# Ich täte sagen...



## perpend

*Anmerkung der Moderatorin*: Thread von hier abgespalten.

< .... >

*Ich täte sagen* "ich trinke einen Wein aus Deutschland".


----------



## bearded

perpend said:


> My non-native instincts think that "einen deutschen Wein" isn't all that idiomatic.
> 
> Ich täte sagen "ich trinke einen Wein aus Deutschland".


Maybe.
But ''ich täte sagen'' doesn't seem that idiomatic either.


----------



## dubitans

bearded man said:


> But ''ich täte sagen'' doesn't seem that idiomatic either.


On the contrary, it's very idiomatic. I advise against it though as it's sociolectal.


----------



## bearded

dubitans said:


> On the contrary, it's very idiomatic. I advise against it though as it's sociolectal.


  Ist es insbesondere eine österreichische/süddeutsche Mundart- bzw Redewendung ?


----------



## dubitans

bearded man said:


> Ist es insbesondere eine österreichische/süddeutsche Mundart- bzw Redewendung ?


Ich halte sie - wie schon ausgeführt - für ein soziolektales Phänomen. Zu dessen Verbreitung im deutschen Sprachraum kann ich nichts beitragen; dazu müssten sich Deutsche und Schweizer äußern.
Wiener Kindern, die sich so ausdrücken, pflegt man zu sagen, sie mögen "schön sprechen", also "ich würde sagen" verwenden.
< ... >


----------



## Hutschi

Mein Vater, der aus Steinach stammt, hat das oft genutzt. Es ist der itzgründische Dialektraum im Sonneberger Bereich und gehört zu oberfränkischen Dialekten.
Er sagte es, um seine Antwort hervorzuheben, denke ich.
In Dresden habe ich es noch nicht gehört, oder ich kann mich nicht erinnern. Aktiv verwende ich es höchstens mit einem Augenzwinkern/einem schelmischen Zungenschlag.

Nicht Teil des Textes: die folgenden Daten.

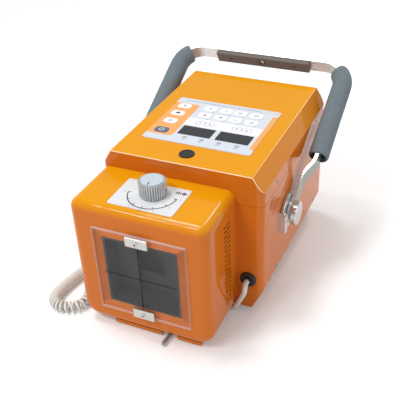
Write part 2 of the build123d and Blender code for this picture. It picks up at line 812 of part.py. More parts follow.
nodes = {
    "case_tub": tub,
    "case_lid": lid,
    "generator_block": generator_block(),
    "collimator_housing": collimator_housing(),
    "shutter_box": shutter_box(),
    "shutter_blades_upright": upright_blades,
    "shutter_blades_level": level_blades,
    "beam_window": plate,
    "window_clip_top": clips[0],
    "window_clip_bottom": clips[1],
    "dial_plate": dial_plate(),
    "field_knob": knob,
    "field_knob_cap": knob_cap,
    "collimator_foot_plate": tray,
    "shutter_lever_boss": lever_boss,
    "shutter_lever": lever,
    "control_panel": panel,
    "display_left": displays[0],
    "display_right": displays[1],
    "panel_keys": keys,
    "power_key": power_key,
    "badge_disc": badge,
    "handle_bar": bar,
    "handle_grip_right": grip_right,
    "handle_grip_left": grip_left,
    "handle_pad": pad,
    "handle_pad_bolt": pad_bolt,
    "pivot_boss_right": boss_right,
    "pivot_boss_left": boss_left,
    "handle_stop_right": stop_right,
    "handle_stop_left": stop_left,
    "pivot_bolt_right": bolt_right,
    "pivot_bolt_left": bolt_left,
    "rubber_feet": feet(),
    "stand_bush": stand_bush(),
    "rear_panel": rear_panel,
    "mains_inlet": inlet,
    "rear_switch": rear_switch,
    "side_screws": side_screws(),
    "cable_gland": gland,
    "hand_switch_lead": lead,
    "cord_sleeve": sleeve,
    "curly_cord": curl,
    "hand_switch": hand_switch,
    "hand_switch_button": hand_button,
}

for name, shape in nodes.items():
    export_step(shape, f"parts/{name}.step")
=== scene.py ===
import json
import math

import bpy
import numpy as np
from mathutils import Matrix, Vector


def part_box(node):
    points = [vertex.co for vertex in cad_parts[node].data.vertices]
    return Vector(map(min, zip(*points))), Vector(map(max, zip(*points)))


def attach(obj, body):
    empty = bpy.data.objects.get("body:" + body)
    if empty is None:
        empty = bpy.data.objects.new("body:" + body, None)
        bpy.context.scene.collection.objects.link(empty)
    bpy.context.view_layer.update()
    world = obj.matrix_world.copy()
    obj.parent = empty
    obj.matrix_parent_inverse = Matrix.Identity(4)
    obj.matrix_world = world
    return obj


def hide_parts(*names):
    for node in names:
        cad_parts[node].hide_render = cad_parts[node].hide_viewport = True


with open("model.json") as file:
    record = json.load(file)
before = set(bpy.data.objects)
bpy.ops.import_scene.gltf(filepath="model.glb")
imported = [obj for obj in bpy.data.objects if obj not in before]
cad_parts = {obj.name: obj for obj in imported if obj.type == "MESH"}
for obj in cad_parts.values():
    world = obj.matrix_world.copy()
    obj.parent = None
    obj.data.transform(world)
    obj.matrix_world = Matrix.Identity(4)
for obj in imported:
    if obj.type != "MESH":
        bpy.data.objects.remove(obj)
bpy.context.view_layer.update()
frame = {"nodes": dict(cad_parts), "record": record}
nodes = frame["nodes"]
mm = 0.001


# Small helpers

def say(text):
    print("scene:", text)


def deselectAll():
    if bpy.context.object and bpy.context.object.mode != "OBJECT":
        bpy.ops.object.mode_set(mode="OBJECT")
    bpy.ops.object.select_all(action="DESELECT")


def pick(obj):
    deselectAll()
    obj.select_set(True)
    bpy.context.view_layer.objects.active = obj


def settle(obj):
    pick(obj)
    bpy.ops.object.transform_apply(location=True, rotation=True, scale=True)


def smooth(obj, degrees=35):
    pick(obj)
    bpy.ops.object.shade_smooth_by_angle(angle=math.radians(degrees))


def middle(node):
    low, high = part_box(node)
    return (low + high) / 2


# Shader nodes that groups and materials are made of

def setOrLink(tree, socket, value):
    # the value is a number, a tuple or another node's output
    if isinstance(value, bpy.types.NodeSocket):
        tree.links.new(value, socket)
    else:
        socket.default_value = value


def fullColor(color):
    return (*color, 1) if isinstance(color, tuple) else color


def surface(tree):
    return tree.nodes.new("ShaderNodeTexCoord").outputs


def axes(tree, vector):
    split = tree.nodes.new("ShaderNodeSeparateXYZ")
    tree.links.new(vector, split.inputs[0])
    return split.outputs


def mathNode(tree, operation, *values):
    node = tree.nodes.new("ShaderNodeMath")
    node.operation = operation
    for socket, value in zip(node.inputs, values):
        setOrLink(tree, socket, value)
    return node.outputs[0]


def vectorNode(tree, operation, *values):
    node = tree.nodes.new("ShaderNodeVectorMath")
    node.operation = operation
    for socket, value in zip(node.inputs, values):
        setOrLink(tree, socket, value)
    return node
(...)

In der Schule (ich war in den 1960ern dort) wurde die Form mit dem Hinweis (der Eselsbrücke) abgelehnt, dass man keine "Täterätätä-Sprache verwenden solle. Das zeigt, dass die Form tatsächlich auch hier verwendet wurde (sonst hätte es das Wort "Täterätätä-Sprache" nicht gegeben.)

< ... >
Viele Grüße
Bernd


----------



## dubitans

Hutschi said:


> In der Schule (ich war in den 1960ern dort) wurde die Form mit dem Hinweis (der Eselsbrücke) abgelehnt, dass man keine "Täterätätä-Sprache verwenden solle. Das zeigt, dass die Form tatsächlich auch hier verwendet wurde (sonst hätte es das Wort "Täterätätä-Sprache" nicht gegeben.)

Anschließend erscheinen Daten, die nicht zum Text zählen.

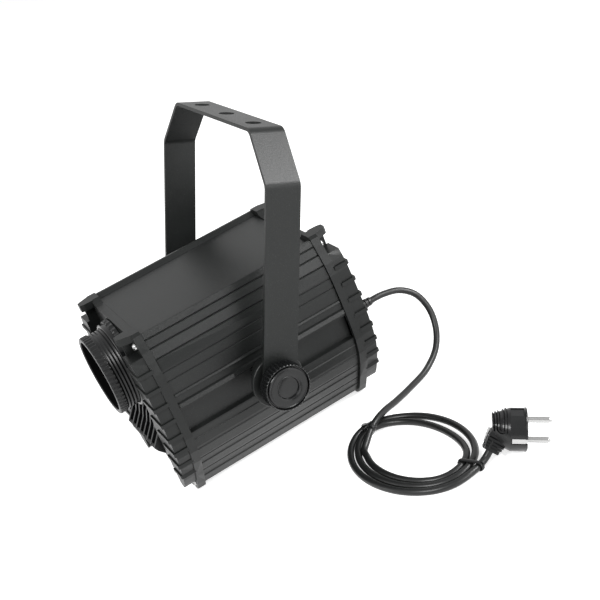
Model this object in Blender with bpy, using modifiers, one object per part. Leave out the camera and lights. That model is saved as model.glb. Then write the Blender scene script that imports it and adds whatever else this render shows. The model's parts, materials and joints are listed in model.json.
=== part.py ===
"""Stage spotlight with a focusing lens tube, hung in a tilting yoke, with its mains cord and plug.

Lengths are in millimetres here and become metres when an object is made. X runs across the
light, with the lens facing -Y, and Z is up. The light stands on the flat feet of its two end
caps. Heights are measured from the yoke's pivot, and places along Y too.
"""

import math

import bmesh
import bpy
from mathutils import Matrix, Vector

MM = 0.001
TURN = 2 * math.pi

# Clearance between pieces that rest on each other.
GAP = 0.3

# Housing
PIVOT_HEIGHT = 94.0
SHELL_FRONT = 77.5
SHELL_REAR = 85.0
SHELL_WALL = 2.8
SIDE_LINE = [
    (60.9, 73.9),
    (63.6, 67.5),
    (67.2, 60.5),
    (71.0, 52.0),
    (73.7, 42.0),
    (75.4, 31.0),
    (76.6, 19.0),
    (77.5, 7.0),
    (77.9, -6.0),
    (77.4, -20.0),
    (73.9, -35.0),
    (67.5, -48.5),
    (56.0, -66.5),
    (45.5, -81.5),
    (39.2, -89.6),
]
LIP_WIDTH = 2.5
LIP_SLOPE = 5.7
LIP_RISE = 3.4
LIP_CREST = SIDE_LINE[0][0] - LIP_WIDTH
LIP_HEIGHT = SIDE_LINE[0][1] + 0.1
COVER_HALF = LIP_CREST - LIP_SLOPE
COVER_TOP = LIP_HEIGHT - LIP_RISE
COVER_THICKNESS = 2.2
FLOOR_HALF = 38.2
LEDGE_REACH = 5.0
LEDGE_THICKNESS = 2.6

# Channel in each side, and the rib beside it that the pivot spacer rests on
CHANNEL_HEIGHT = -7.0
CHANNEL_WIDTH = 23.0
CHANNEL_DEPTH = 4.3
RIB_HEIGHT = 9.4
RIB_WIDTH = 5.0
RIB_RISE = 1.6

# Grooves and ribs along the side shells: height, width across, depth (a rib's is negative)
SIDE_DETAILS = [
    (68.4, 1.4, 1.0),
    (61.2, 1.4, 1.0),
    (52.3, 1.4, 1.0),
    (40.4, 1.2, 0.5),
    (32.0, 1.2, 0.5),
    (19.0, 1.8, -0.9),
    (RIB_HEIGHT, RIB_WIDTH, -RIB_RISE),
    (CHANNEL_HEIGHT, CHANNEL_WIDTH, CHANNEL_DEPTH),
    (-26.5, 1.5, -0.7),
    (-38.5, 1.5, -0.7),
    (-50.5, 1.5, 0.8),
    (-58.5, 1.5, -0.7),
    (-69.5, 1.5, 0.8),
    (-78.5, 1.5, -0.7),
]

# End caps
CAP_BAND = 7.5
CAP_RIM_TOP = 0.9
CAP_RIM = 2.8
CAP_TOP_RISE = 1.2
LUG_RISE = 2.2
CAP_TOP = COVER_TOP + CAP_TOP_RISE
LUG_HEIGHT = LIP_HEIGHT + LUG_RISE
LUG_INNER = 44.5
LUG_OUTER = 58.5
LUG_NOSE_INNER = 45.5
LUG_NOSE_OUTER = 53.0
FOOT_HALF = 36.0
CHEEK_REACH = 11.5
CHEEK_INSET = 1.2
CHEEK_TOP = 58.5
CHEEK_WALL = 3.0
CHEEK_INNER = [(49.0, 8.0), (47.0, -5.0), (41.0, -22.0), (40.0, -62.0)]
CHEEK_FOOT = [(52.3, -74.2), (48.6, -78.4), (44.6, -80.0), (41.0, -77.0)]
BEAD_TOP = 46.5
BEAD_PITCH = 15.2
BEAD_COUNT = 8
BEAD_THICKNESS = 3.4
BEAD_PROUD = 1.5
BEAD_LENGTH = 26.0
WEB_THICKNESS = 3.0
SCREW_PLACES = [(59.0, 65.8), (-59.0, 65.8), (39.5, -84.0), (-39.5, -84.0)]
SCREW_RADIUS = 1.9
SCREW_LENGTH = 16.0
SCREW_HEAD_RADIUS = 3.6
SCREW_HEAD_HEIGHT = 2.6
SCREW_PORT_WALL = 0.9
SCREW_PORT_DEPTH = 11.0
SCREW_SLOT = 1.2
VENT_COUNT = 7
VENT_PITCH = 10.0
VENT_WIDTH = 3.0
VENT_LOW = 2.0
VENT_HIGH = 52.0

# Lens: a tube that screws in and out of its mount on three starts
LENS_HEIGHT = 30.0
MOUNT_WALL = 4.3
MOUNT_STEP_WALL = 2.5
MOUNT_LENGTH = 9.4
MOUNT_STEP_LENGTH = 4.4
MOUNT_SLEEVE_WALL = 2.1
MOUNT_SLEEVE = 15.0
TUBE_FRONT = 114.0
TUBE_LENGTH = 52.0
TUBE_RADIUS = 34.8
TUBE_RIM_RISE = 1.8
TUBE_RIM_RADIUS = TUBE_RADIUS + TUBE_RIM_RISE
TUBE_RIM_LENGTH = 7.5
THREAD_RISE = 1.0
THREAD_RADIUS = TUBE_RADIUS + THREAD_RISE
THREAD_PITCH = 3.0
THREAD_RIDGES = 6
THREAD_CLEARANCE = 0.5
TUBE_WALL = 2.3
TUBE_RECESS = TUBE_RADIUS - TUBE_WALL
TUBE_RECESS_DEPTH = 26.0
TUBE_LEDGE_REACH = 4.0
TUBE_LEDGE = TUBE_RECESS - TUBE_LEDGE_REACH
TUBE_LEDGE_LENGTH = 3.0
TUBE_REAR_WALL = 3.4
TUBE_REAR_BORE = TUBE_RADIUS - TUBE_REAR_WALL
LENS_EDGE = 2.4
LENS_RIM = 2.4
FRONT_LENS_BULGE = 7.0
REAR_LENS_BULGE = 4.5
LENS_RING_LENGTH = 3.0
RIM_TEETH = 54
RIM_TOOTH = 0.5

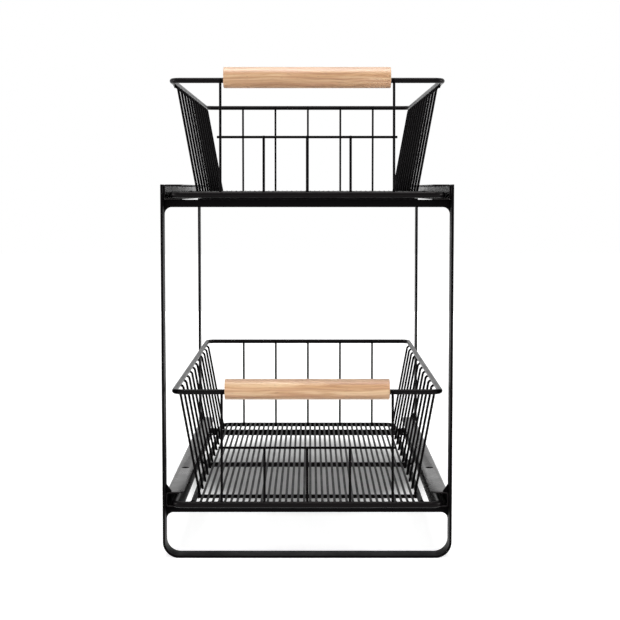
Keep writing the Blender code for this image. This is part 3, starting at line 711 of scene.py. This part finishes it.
def makeWorld():
    world = bpy.data.worlds.new("studioWorld")
    bpy.context.scene.world = world
    world.use_nodes = True
    tree = world.node_tree
    background = tree.nodes["Background"]
    ray = addNode(tree, "ShaderNodeLightPath")
    seen = addNode(tree, "ShaderNodeMath", {0: ray.outputs["Is Camera Ray"], 1: ray.outputs["Is Glossy Ray"]},
                   operation="MAXIMUM")
    seenToo = addNode(tree, "ShaderNodeMath", {0: seen.outputs[0], 1: ray.outputs["Is Transmission Ray"]},
                      operation="MAXIMUM")
    level = addNode(tree, "ShaderNodeMapRange", {"Value": seenToo.outputs[0], "To Min": studio["worldLevel"],
                                                 "To Max": 1.0})
    background.inputs["Color"].default_value = (1, 1, 1, 1)
    tree.links.new(level.outputs["Result"], background.inputs["Strength"])


def addSoftbox(name, place, size, power, leavesHighlight):
    data = bpy.data.lights.new(name, "AREA")
    data.shape = "SQUARE"
    data.size = size
    data.energy = power
    lamp = bpy.data.objects.new(name, data)
    lamp.location = place
    lamp.rotation_euler = (-lamp.location).to_track_quat("-Z", "Y").to_euler()
    lamp.visible_camera = False
    lamp.visible_glossy = leavesHighlight
    bpy.context.scene.collection.objects.link(lamp)


makeFloorStage()
makeWorld()
for name, settings in studio["lamps"].items():
    addSoftbox(name, *settings)

# the camera that took the photograph, solved from the edges of the object: focal length in pixels of a
# 620 pixel frame, distance in front of the frame's face, height, and how far it looks down
camera = {"focalPixels": 1533, "frameWidth": 620, "sensor": 36, "distance": 1.3067, "height": 0.3184,
          "sideways": 0.00241, "lookDown": 4.5}
cameraData = bpy.data.cameras.new("photoCamera")
cameraData.sensor_width = camera["sensor"]
cameraData.lens = camera["focalPixels"] * camera["sensor"] / camera["frameWidth"]
cameraObject = bpy.data.objects.new("photoCamera", cameraData)
frontY = nodeBox("front_leg_frame")[0][1]
cameraObject.location = (camera["sideways"], frontY - camera["distance"], camera["height"])
cameraObject.rotation_euler = (math.radians(90 - camera["lookDown"]), 0, 0)
bpy.context.scene.collection.objects.link(cameraObject)
bpy.context.scene.camera = cameraObject
bpy.context.scene.view_settings.view_transform = "Standard"
print("studio set")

In einem weiteren Sinne geht es nicht nur um K2 mit _täte/tätest/täten/tätet_, sondern um die substitutive Verwendung von _tun_ ganz allgemein:
interrogativ: _Tust du das glauben?_
affirmativ: _Ich tu es glauben._
negativ: _Ich tu es nicht glauben._

Zumindest in Österreich sind alle drei Formen zu hören, einschließlich der affirmativen:
_Ich tu gern ins Kino gehen._
Davon K2:
_Ich tät(e) gern ins Kino gehen._
Und die "verschärfte" Variante:
_Ich tat gern ins Kino gehen_​. (K2, nicht Präteritum).


----------



## ABBA Stanza

dubitans said:


> Und die "verschärfte" Variante:
> _Ich tat gern ins Kino gehen_​. (K2, nicht Präteritum).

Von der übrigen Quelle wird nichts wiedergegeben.